“Prestasi” pertamanya sebagai salah satu perwira tentara republik, adalah sanggup mengklaim sejumlah senjata Jepang setelah melakukan pelucutan tanpa pertumpahan darah di Banyumas. Pelucutan “damai” yang termasuk jumlahnya sedikit jika dibandingkan dengan beberapa tempat lain dengan cara kekerasan.
Namanya kian meroket pasca-Pertempuran Ambarawa 12-15 Desember 1945. Kendati dididik di kemiliteran PETA bentukan Jepang, Pak Dirman tak serta-merta selalu menggunakan taktik Jepang.
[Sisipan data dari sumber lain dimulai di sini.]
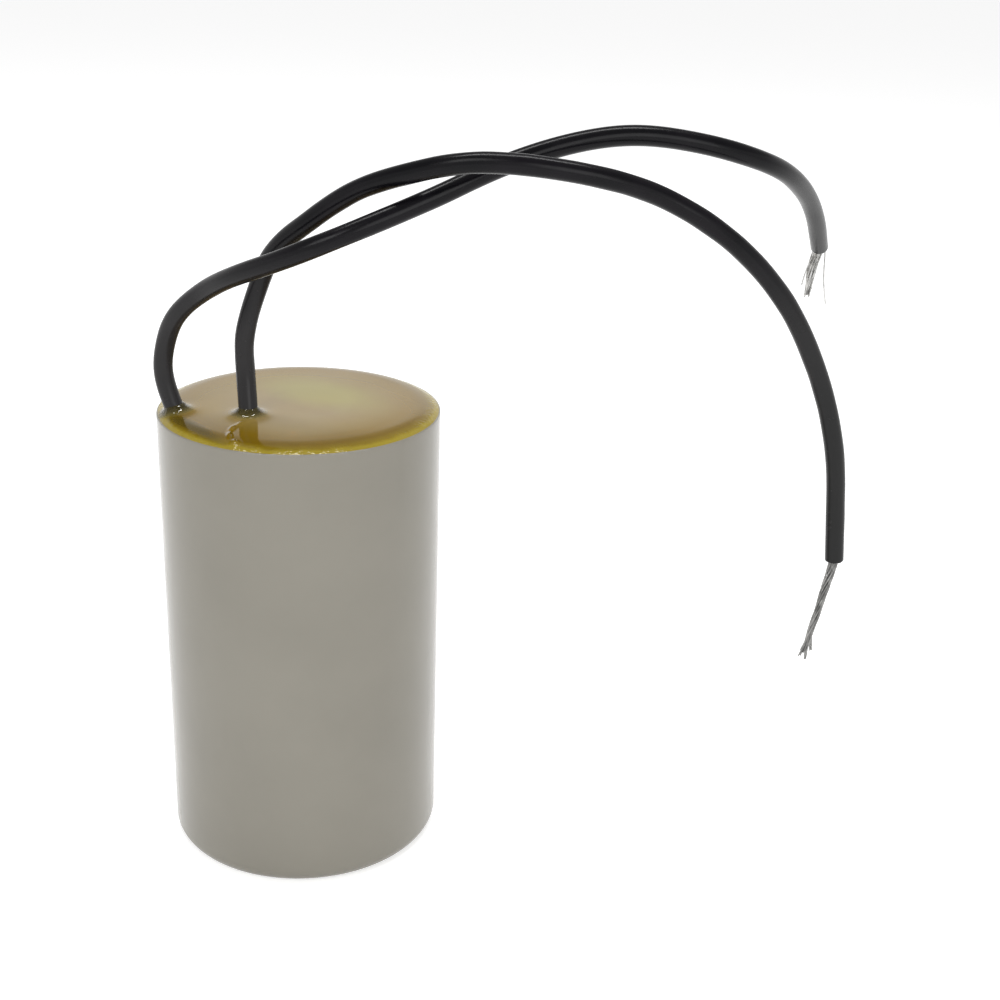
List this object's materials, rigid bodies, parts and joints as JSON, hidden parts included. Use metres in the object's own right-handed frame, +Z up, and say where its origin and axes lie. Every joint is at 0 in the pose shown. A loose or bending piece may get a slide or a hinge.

Dalam Pertempuran Ambarawa menghajar Inggris, Pak Dirman mengombinasikan taktik modern dengan taktik klasik Kerajaan Majapahit. Jadilah dia menggagas taktik “Supit Urang”. Taktik menekan, menjepit dan menggempur lawan dengan serentak dari berbagai sektor.
Namun sayangnya panglima muda yang kita cintai ini tak berumur panjang. Penyakit TBC yang dideritanya tak kunjung pulih dan terus menderanya saat bergerilya. Pak Dirman akhirnya tutup usia pada 29 Januari 1950, atau lima hari setelah genap berulang tahun di usia 34.